_THE PROBLEM_. In the records below, locate the line containing "Describe how this"; output that line and every following line through the last, exactly.
┌──
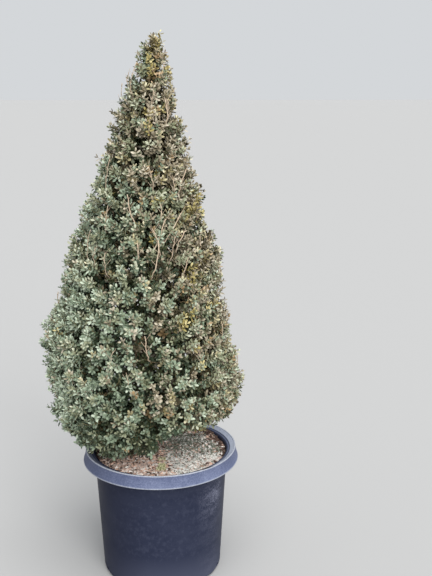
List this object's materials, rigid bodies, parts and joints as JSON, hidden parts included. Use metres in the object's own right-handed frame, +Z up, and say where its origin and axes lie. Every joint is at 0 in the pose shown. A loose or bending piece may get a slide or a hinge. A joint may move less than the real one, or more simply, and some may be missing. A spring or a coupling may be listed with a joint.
{
  "type": "boxwood cone topiary in a nursery pot",
  "caption": "Clipped boxwood cone on a single trunk with short boughs and dense small-leaved foliage, growing in bark mix in a round black nursery pot.",
  "frame": {"origin": "middle of the pot's flat underside, on the ground", "axes": "+Z up; the side seen in the picture faces -Y, and the crown stands a little towards -X of the pot"},
  "size_m": [0.5226, 0.5266, 1.471],
  "materials": {
    "pot_plastic": "satin, dusty",
    "potting_mix": "rough bark chips",
    "bark": "rough",
    "leaves": "leathery, half glossy"
  },
  "bodies": {
    "root": {"pot": "pot_plastic", "potting_mix": "potting_mix", "trunk": "bark", "bough_skirt_1": "bark", "bough_skirt_2": "bark", "bough_skirt_3": "bark", "bough_skirt_4": "bark", "bough_skirt_5": "bark", "bough_skirt_6": "bark", "bough_shoulder_1": "bark", "bough_shoulder_2": "bark", "bough_shoulder_3": "bark", "bough_shoulder_4": "bark", "bough_shoulder_5": "bark", "bough_flank_1": "bark", "bough_flank_2": "bark", "bough_flank_3": "bark", "bough_flank_4": "bark", "bough_neck_1": "bark", "bough_neck_2": "bark", "bough_neck_3": "bark", "foliage_skirt_1": "leaves", "foliage_skirt_2": "leaves", "foliage_skirt_3": "leaves", "foliage_skirt_4": "leaves", "foliage_skirt_5": "leaves", "foliage_skirt_6": "leaves", "foliage_shoulder_1": "leaves", "foliage_shoulder_2": "leaves", "foliage_shoulder_3": "leaves", "foliage_shoulder_4": "leaves", "foliage_shoulder_5": "leaves", "foliage_flank_1": "leaves", "foliage_flank_2": "leaves", "foliage_flank_3": "leaves", "foliage_flank_4": "leaves", "foliage_neck_1": "leaves", "foliage_neck_2": "leaves", "foliage_neck_3": "leaves", "foliage_tip": "leaves"}
  },
  "joints": []
}
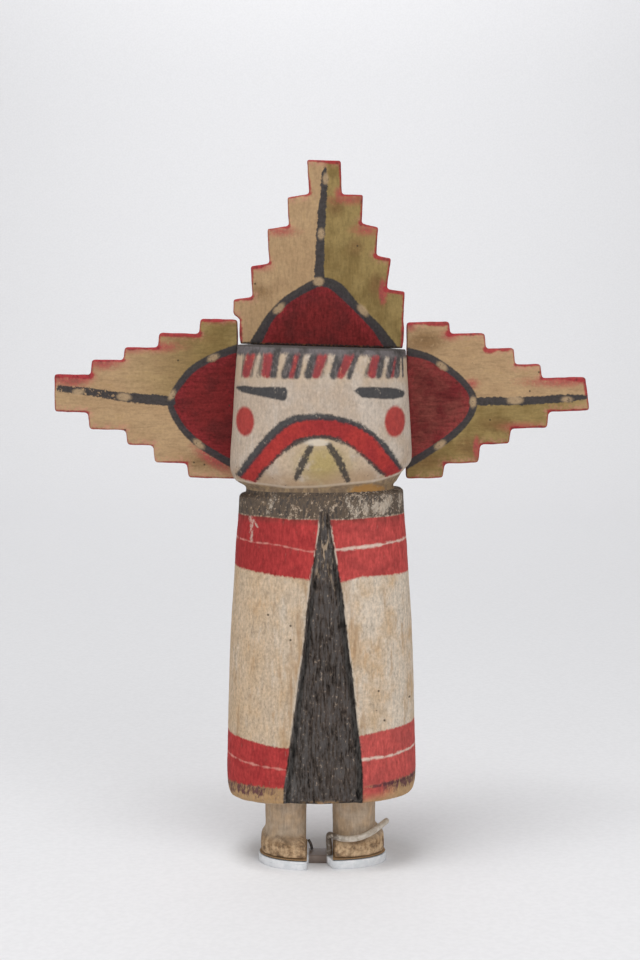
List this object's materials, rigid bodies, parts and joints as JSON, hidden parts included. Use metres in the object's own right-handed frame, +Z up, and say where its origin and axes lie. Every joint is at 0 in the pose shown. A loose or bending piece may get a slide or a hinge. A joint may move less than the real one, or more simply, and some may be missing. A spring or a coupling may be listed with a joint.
{
  "type": "kachina doll",
  "caption": "Carved and painted wooden kachina doll: oval body, block head with a stepped board headdress, on a small metal stand that clips its ankles.",
  "frame": {"origin": "on the underside of the stand, at the middle of the doll's width and depth", "axes": "+Z up, the face looks along -Y, the headdress spreads along X, with the doll's own right hand at -X"},
  "size_m": [0.1932, 0.0423, 0.2528],
  "materials": {
    "figure_paint": "chalky cream, red and black earth paint over bare carved wood, worn",
    "board_paint": "thin matt paint over bare wood: tan, olive, dark red and black, with red edges",
    "stand_metal": "sawn and brushed edge, dull top",
    "felt": "thin dark felt",
    "clip_metal": "dark oxidised rod",
    "clip_sleeve": "milky clear tubing"
  },
  "bodies": {
    "root": {"figure": "figure_paint", "tableta_top": "board_paint", "tableta_left": "board_paint", "tableta_right": "board_paint", "stand_plate": "stand_metal", "felt_left": "felt", "felt_right": "felt", "ankle_clip_left": "clip_metal", "ankle_clip_right": "clip_metal", "clip_sleeve_right": "clip_sleeve"}
  },
  "joints": []
}
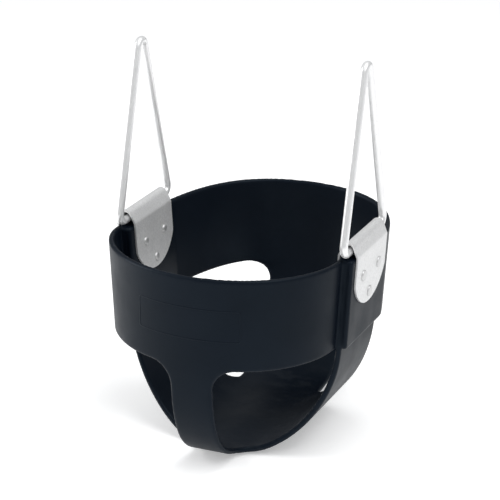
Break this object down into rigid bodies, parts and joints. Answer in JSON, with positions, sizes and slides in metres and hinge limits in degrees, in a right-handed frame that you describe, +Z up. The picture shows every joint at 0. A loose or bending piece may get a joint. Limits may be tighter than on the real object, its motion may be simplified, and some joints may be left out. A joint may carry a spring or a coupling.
{
  "type": "toddler bucket swing",
  "caption": "Full-bucket toddler swing seat in dark moulded rubber, with folded steel side brackets, rivets and tall triangular wire hangers that turn in the brackets.",
  "frame": {"origin": "on the seat's flat underside, midway between the two side brackets, straight below the hangers' axes", "axes": "+Z up; -Y to the front, where the crotch strap and the child's legs are; +X to the right-hand bracket as seen from the front"},
  "size_m": [0.2552, 0.31, 0.3867],
  "materials": {
    "rubber": "satin moulded, blue-black",
    "spring_steel": "plain rolled strip, hidden in the rubber",
    "bracket_steel": "satin sheet with brighter cut edges",
    "rivet_steel": "satin, low domed heads",
    "wire_steel": "bright drawn and plated round wire"
  },
  "bodies": {
    "seat": {"front_apron": "rubber", "rear_apron": "rubber", "seat_sling": "rubber", "front_insert": "spring_steel", "rear_insert": "spring_steel", "sling_insert": "spring_steel", "left_bracket": "bracket_steel", "right_bracket": "bracket_steel", "left_rivet_front": "rivet_steel", "left_rivet_rear": "rivet_steel", "left_rivet_low": "rivet_steel", "right_rivet_front": "rivet_steel", "right_rivet_rear": "rivet_steel", "right_rivet_low": "rivet_steel"},
    "left_hanger": {"left_hanger": "wire_steel"},
    "right_hanger": {"right_hanger": "wire_steel"}
  },
  "joints": [
    {"name": "left_hanger_swing", "type": "hinge", "parent": "seat", "child": "left_hanger", "pos_m": [-0.117, 0, 0.2113], "axis": [0, 1, 0], "range_deg": [-100, 40]},
    {"name": "right_hanger_swing", "type": "hinge", "parent": "seat", "child": "right_hanger", "pos_m": [0.117, 0, 0.2113], "axis": [0, 1, 0], "range_deg": [-40, 100]}
  ]
}
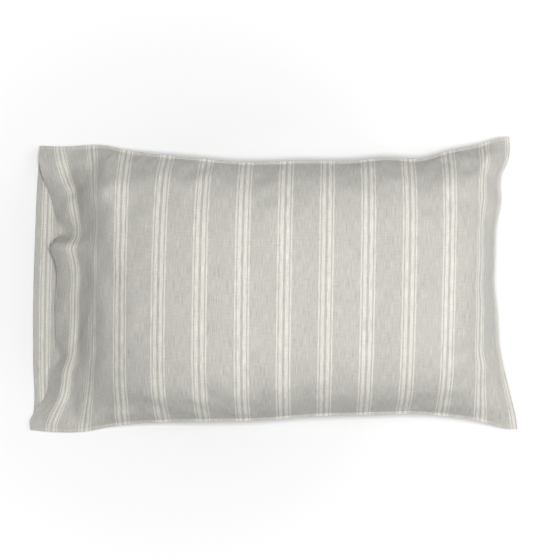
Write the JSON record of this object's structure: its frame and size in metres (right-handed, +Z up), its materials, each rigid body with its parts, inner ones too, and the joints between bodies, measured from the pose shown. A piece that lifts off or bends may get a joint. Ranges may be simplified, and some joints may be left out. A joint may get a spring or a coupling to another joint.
{
  "type": "bed pillow in open-ended pillowcase",
  "caption": "Bed pillow lying flat in an open-ended striped linen pillowcase; the pillow slides out through the case's mouth.",
  "frame": {"origin": "bottom centre of the bounding box, on the surface the pillow lies on", "axes": "+X along the pillow from the case's open mouth to its closed end, +Y across the pillow, +Z up from the floor"},
  "size_m": [0.85, 0.514, 0.1495],
  "materials": {
    "striped_linen": "yarn-dyed plain-weave linen, warm grey melange ground with cream stripes, matte",
    "sewing_thread": "spun polyester sewing thread, grey",
    "white_ticking": "tightly woven white cotton ticking, matte",
    "piping_cord": "white cotton-covered piping cord",
    "polyester_fibre": "white fibre filling",
    "blank_label": "blank woven satin label"
  },
  "bodies": {
    "pillowcase": {"case_front_panel": "striped_linen", "case_back_panel": "striped_linen", "case_front_hem_thread": "sewing_thread", "case_back_hem_thread": "sewing_thread", "case_upper_seam_thread": "sewing_thread", "case_lower_seam_thread": "sewing_thread", "case_end_seam_thread": "sewing_thread", "case_care_label": "blank_label"},
    "insert": {"insert_cover_top": "white_ticking", "insert_cover_bottom": "white_ticking", "insert_piping": "piping_cord", "insert_fill": "polyester_fibre", "insert_label": "blank_label"}
  },
  "joints": [
    {"name": "insert_slide", "type": "slide", "parent": "pillowcase", "child": "insert", "axis": [-1, 0, 0], "range_m": [0, 0.86], "deforming": ["case_front_panel", "case_front_hem_thread"]}
  ]
}
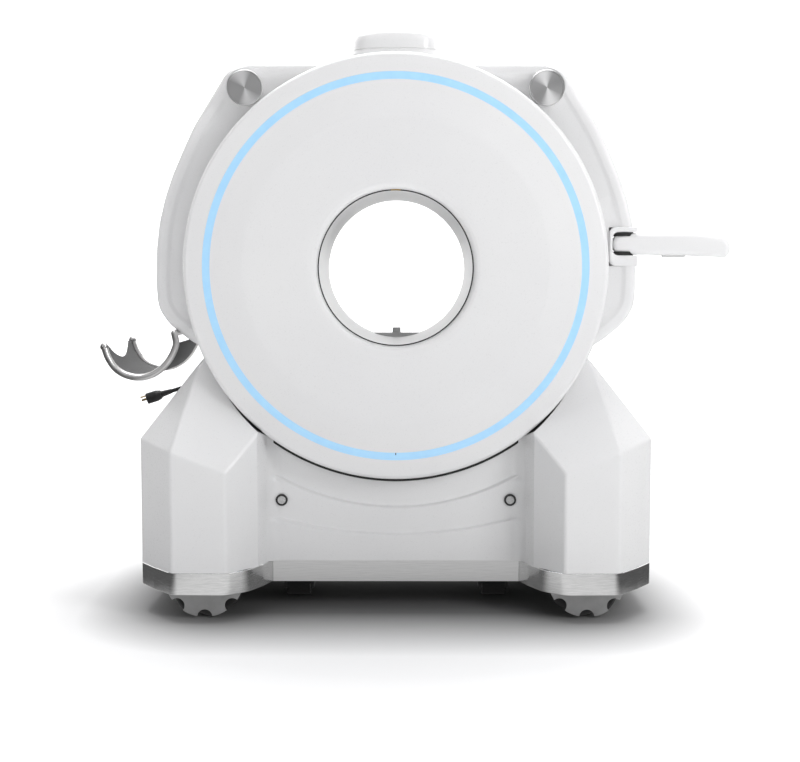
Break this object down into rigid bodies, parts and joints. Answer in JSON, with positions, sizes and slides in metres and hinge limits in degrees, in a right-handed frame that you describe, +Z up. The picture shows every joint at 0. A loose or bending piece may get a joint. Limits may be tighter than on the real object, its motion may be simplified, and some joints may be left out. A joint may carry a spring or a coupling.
{
  "type": "mobile head ct scanner",
  "caption": "Mobile head CT scanner: ring gantry with a small bore and rotating imaging parts on a low base with mecanum wheels, scan crawlers and a fold-back steering arm.",
  "frame": {"origin": "on the floor, straight below the bore axis and midway between the front and rear ring covers", "axes": "+X to the right seen from the patient end, +Y from the patient end to the rear along the bore, +Z up"},
  "size_m": [1.7014, 0.7898, 1.543],
  "materials": {
    "cover_white": "smooth moulded cover with a satin gloss",
    "bore_liner": "smooth pale liner",
    "light_strip": "softly glowing pale blue diffuser",
    "bumper_steel": "satin polished sheet with crisp folds",
    "beam_metal": "fine brushed along its length",
    "spun_metal": "spun face with radial sheen",
    "bar_white": "smooth white paint",
    "frame_paint": "powder coated weldment",
    "rotor_metal": "machined",
    "bearing_steel": "ground",
    "brass_ring": "turned tracks",
    "dark_unit": "fine texture",
    "tube_housing": "painted casting",
    "belt_rubber": "moulded",
    "carriage_dark": "black oxide",
    "wheel_grey": "zinc grey plates",
    "roller_black": "moulded polyurethane",
    "rail_metal": "polished bent rod",
    "lining_grey": "soft textured liner",
    "sensor_ring": "dark bezel with a pale lens",
    "trigger_grey": "fine texture",
    "cord_black": "matt jacket",
    "prong_brass": "stamped"
  },
  "bodies": {
    "frame": {"arm_pin": "bearing_steel", "bar_end_caps": "spun_metal", "base_cover_left": "cover_white", "base_cover_right": "cover_white", "battery_packs": "dark_unit", "bearing_outer_race": "bearing_steel", "bore_tube": "bore_liner", "brush_block": "dark_unit", "bumper_skirt_left": "bumper_steel", "bumper_skirt_right": "bumper_steel", "chassis": "frame_paint", "cord_coil": "cord_black", "cord_gland": "cord_black", "cord_hook": "rail_metal", "cord_tube": "cord_black", "cradle_lining": "lining_grey", "cradle_rails": "rail_metal", "cross_beams": "beam_metal", "docking_plate": "rotor_metal", "drive_belt": "belt_rubber", "drive_motor": "rotor_metal", "front_cover": "cover_white", "front_panel": "cover_white", "gantry_frame": "frame_paint", "lifting_bars": "bar_white", "light_ring": "light_strip", "panel_sensors": "sensor_ring", "plug_body": "cord_black", "plug_prongs": "prong_brass", "rear_cover": "cover_white", "rear_panel": "cover_white", "shoulder_cover_left": "cover_white", "shoulder_cover_right": "cover_white", "top_pod": "cover_white", "wheel_motors": "rotor_metal"},
    "rotor": {"rotor_drum": "rotor_metal", "bearing_inner_race": "bearing_steel", "slip_ring": "brass_ring", "xray_tube": "tube_housing", "collimator": "dark_unit", "detector_array": "dark_unit", "hv_generator": "tube_housing", "data_module": "dark_unit"},
    "motor_pulley": {"motor_pulley": "bearing_steel"},
    "steering_arm": {"steering_arm": "cover_white"},
    "arm_trigger": {"arm_trigger": "trigger_grey"},
    "wheel_front_left": {"wheel_hub_front_left": "wheel_grey", "wheel_rollers_front_left": "roller_black"},
    "wheel_front_right": {"wheel_hub_front_right": "wheel_grey", "wheel_rollers_front_right": "roller_black"},
    "wheel_rear_left": {"wheel_hub_rear_left": "wheel_grey", "wheel_rollers_rear_left": "roller_black"},
    "wheel_rear_right": {"wheel_hub_rear_right": "wheel_grey", "wheel_rollers_rear_right": "roller_black"},
    "crawler_left": {"crawler_carriage_left": "carriage_dark", "crawler_track_left": "belt_rubber"},
    "crawler_drive_left": {"crawler_pulley_left": "carriage_dark"},
    "crawler_right": {"crawler_carriage_right": "carriage_dark", "crawler_track_right": "belt_rubber"},
    "crawler_drive_right": {"crawler_pulley_right": "carriage_dark"}
  },
  "joints": [
    {"name": "rotor_spin", "type": "hinge", "parent": "frame", "child": "rotor", "pos_m": [0, 0, 0.918], "axis": [0, 1, 0], "continuous": true},
    {"name": "pulley_spin", "type": "hinge", "parent": "frame", "child": "motor_pulley", "pos_m": [0.302, 0.025, 0.558], "axis": [0, 1, 0], "continuous": true},
    {"name": "arm_swing", "type": "hinge", "parent": "frame", "child": "steering_arm", "pos_m": [0.611, -0.129, 0.983], "axis": [0, 0, 1], "range_deg": [0, 90]},
    {"name": "trigger_press", "type": "slide", "parent": "steering_arm", "child": "arm_trigger", "axis": [0, 0, 1], "range_m": [0, 0.005], "stiffness_N_per_m": 1200, "springref_m": -0.001},
    {"name": "wheel_front_left_spin", "type": "hinge", "parent": "frame", "child": "wheel_front_left", "pos_m": [-0.502, -0.258, 0.107], "axis": [0, 1, 0], "continuous": true},
    {"name": "wheel_front_right_spin", "type": "hinge", "parent": "frame", "child": "wheel_front_right", "pos_m": [0.502, -0.258, 0.107], "axis": [0, 1, 0], "continuous": true},
    {"name": "wheel_rear_left_spin", "type": "hinge", "parent": "frame", "child": "wheel_rear_left", "pos_m": [-0.502, 0.258, 0.107], "axis": [0, 1, 0], "continuous": true},
    {"name": "wheel_rear_right_spin", "type": "hinge", "parent": "frame", "child": "wheel_rear_right", "pos_m": [0.502, 0.258, 0.107], "axis": [0, 1, 0], "continuous": true},
    {"name": "crawler_lift_left", "type": "slide", "parent": "frame", "child": "crawler_left", "axis": [0, 0, -1], "range_m": [0, 0.014]},
    {"name": "crawler_drive_left_spin", "type": "hinge", "parent": "crawler_left", "child": "crawler_drive_left", "pos_m": [-0.27, -0.069, 0.046], "axis": [1, 0, 0], "continuous": true},
    {"name": "crawler_lift_right", "type": "slide", "parent": "frame", "child": "crawler_right", "axis": [0, 0, -1], "range_m": [0, 0.014]},
    {"name": "crawler_drive_right_spin", "type": "hinge", "parent": "crawler_right", "child": "crawler_drive_right", "pos_m": [0.27, -0.069, 0.046], "axis": [1, 0, 0], "continuous": true}
  ],
  "couplings": [
    {"joint": "pulley_spin", "follows": "rotor_spin", "ratio": 10},
    {"joint": "crawler_lift_right", "follows": "crawler_lift_left", "ratio": 1}
  ]
}
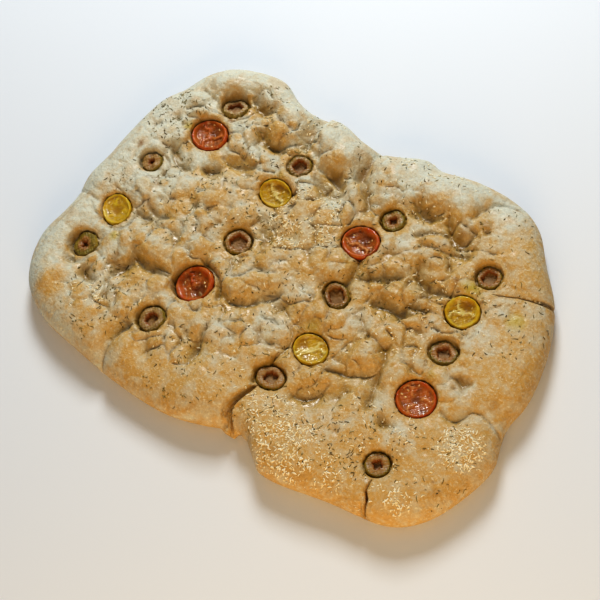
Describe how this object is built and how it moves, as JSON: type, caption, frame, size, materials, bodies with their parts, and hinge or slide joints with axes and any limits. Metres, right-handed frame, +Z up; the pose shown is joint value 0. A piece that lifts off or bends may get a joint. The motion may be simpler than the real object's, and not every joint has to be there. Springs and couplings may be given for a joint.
{
  "type": "focaccia",
  "caption": "Flat hand-shaped focaccia with dimpled golden crust, red and yellow cherry tomato slices, green olive rings, herbs and grated cheese.",
  "frame": {"origin": "centre of the loaf's box on the flat underside", "axes": "+X along the loaf, +Y across it, +Z up through the crust"},
  "size_m": [0.3386, 0.2364, 0.0276],
  "materials": {
    "crust": "dry baked crust, oiled in the hollows",
    "red_tomato": "wet roasted flesh",
    "yellow_tomato": "wet roasted flesh",
    "olive": "oiled olive skin and flesh",
    "herb": "dry herb",
    "cheese": "grated hard cheese, baked"
  },
  "bodies": {
    "root": {"bread": "crust", "tomato_red_1": "red_tomato", "tomato_red_2": "red_tomato", "tomato_red_3": "red_tomato", "tomato_red_4": "red_tomato", "tomato_yellow_1": "yellow_tomato", "tomato_yellow_2": "yellow_tomato", "tomato_yellow_3": "yellow_tomato", "tomato_yellow_4": "yellow_tomato", "olive_1": "olive", "olive_2": "olive", "olive_3": "olive", "olive_4": "olive", "olive_5": "olive", "olive_6": "olive", "olive_7": "olive", "olive_8": "olive", "olive_9": "olive", "olive_10": "olive", "olive_11": "olive", "olive_12": "olive"}
  },
  "joints": []
}
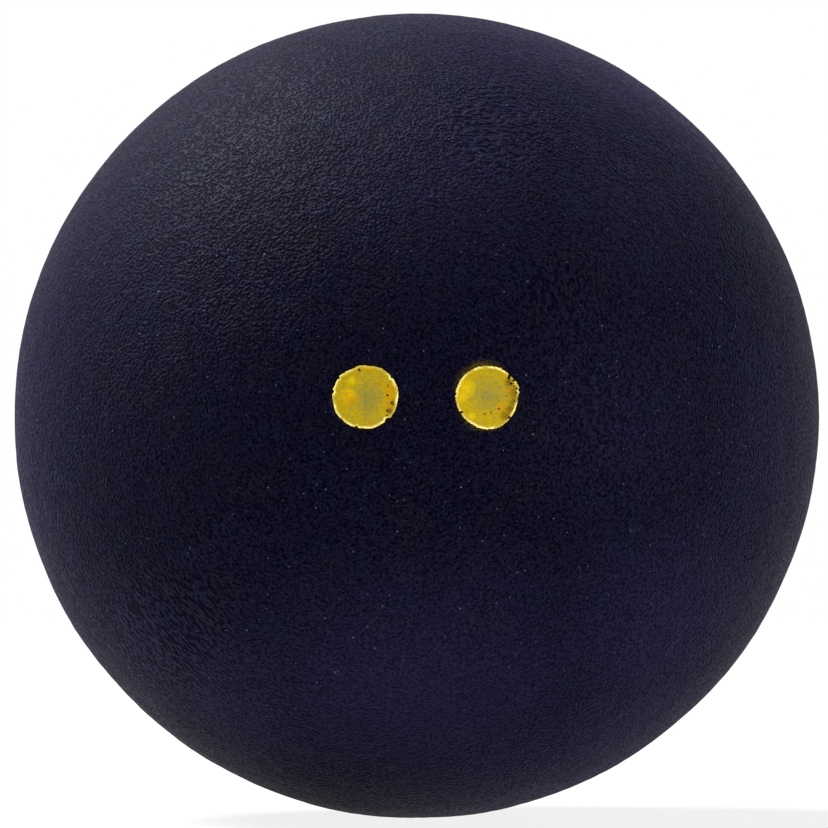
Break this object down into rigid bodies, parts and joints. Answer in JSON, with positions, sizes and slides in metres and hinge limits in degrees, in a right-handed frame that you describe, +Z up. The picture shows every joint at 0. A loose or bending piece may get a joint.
└──
_EXERCISE ANSWER_.
Describe how this object is built and how it moves, as JSON: type, caption, frame, size, materials, bodies with their parts, and hinge or slide joints with axes and any limits. Metres, right-handed frame, +Z up; the pose shown is joint value 0. A piece that lifts off or bends may get a joint. The motion may be simpler than the real object's, and not every joint has to be there. Springs and couplings may be given for a joint.
{
  "type": "focaccia",
  "caption": "Flat hand-shaped focaccia with dimpled golden crust, red and yellow cherry tomato slices, green olive rings, herbs and grated cheese.",
  "frame": {"origin": "centre of the loaf's box on the flat underside", "axes": "+X along the loaf, +Y across it, +Z up through the crust"},
  "size_m": [0.3386, 0.2364, 0.0276],
  "materials": {
    "crust": "dry baked crust, oiled in the hollows",
    "red_tomato": "wet roasted flesh",
    "yellow_tomato": "wet roasted flesh",
    "olive": "oiled olive skin and flesh",
    "herb": "dry herb",
    "cheese": "grated hard cheese, baked"
  },
  "bodies": {
    "root": {"bread": "crust", "tomato_red_1": "red_tomato", "tomato_red_2": "red_tomato", "tomato_red_3": "red_tomato", "tomato_red_4": "red_tomato", "tomato_yellow_1": "yellow_tomato", "tomato_yellow_2": "yellow_tomato", "tomato_yellow_3": "yellow_tomato", "tomato_yellow_4": "yellow_tomato", "olive_1": "olive", "olive_2": "olive", "olive_3": "olive", "olive_4": "olive", "olive_5": "olive", "olive_6": "olive", "olive_7": "olive", "olive_8": "olive", "olive_9": "olive", "olive_10": "olive", "olive_11": "olive", "olive_12": "olive"}
  },
  "joints": []
}
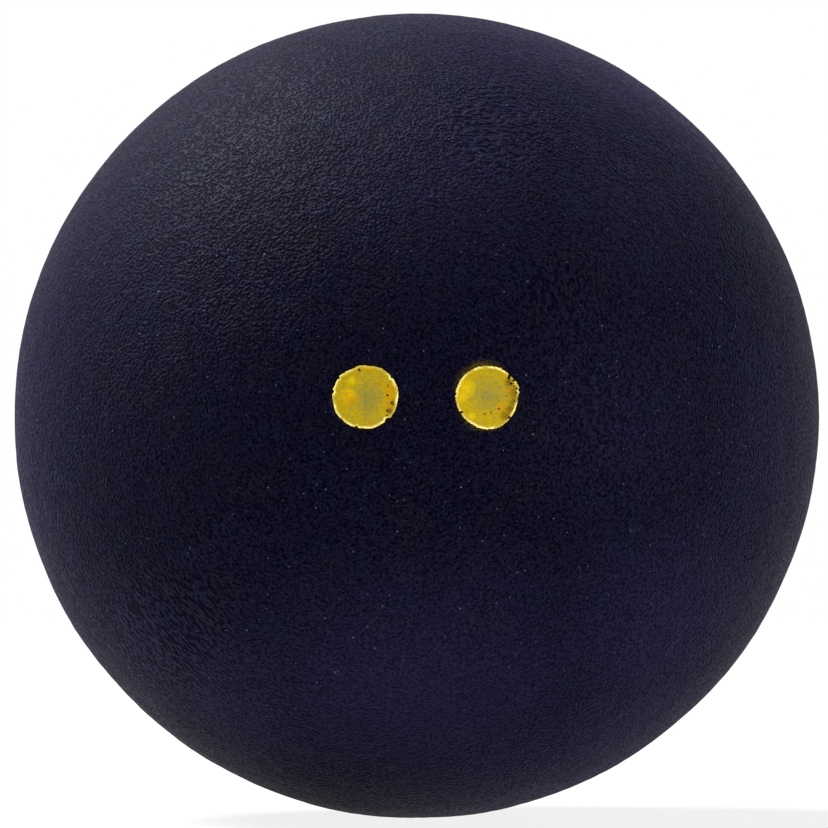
Break this object down into rigid bodies, parts and joints. Answer in JSON, with positions, sizes and slides in metres and hinge limits in degrees, in a right-handed frame that you describe, +Z up. The picture shows every joint at 0. A loose or bending piece may get a joint.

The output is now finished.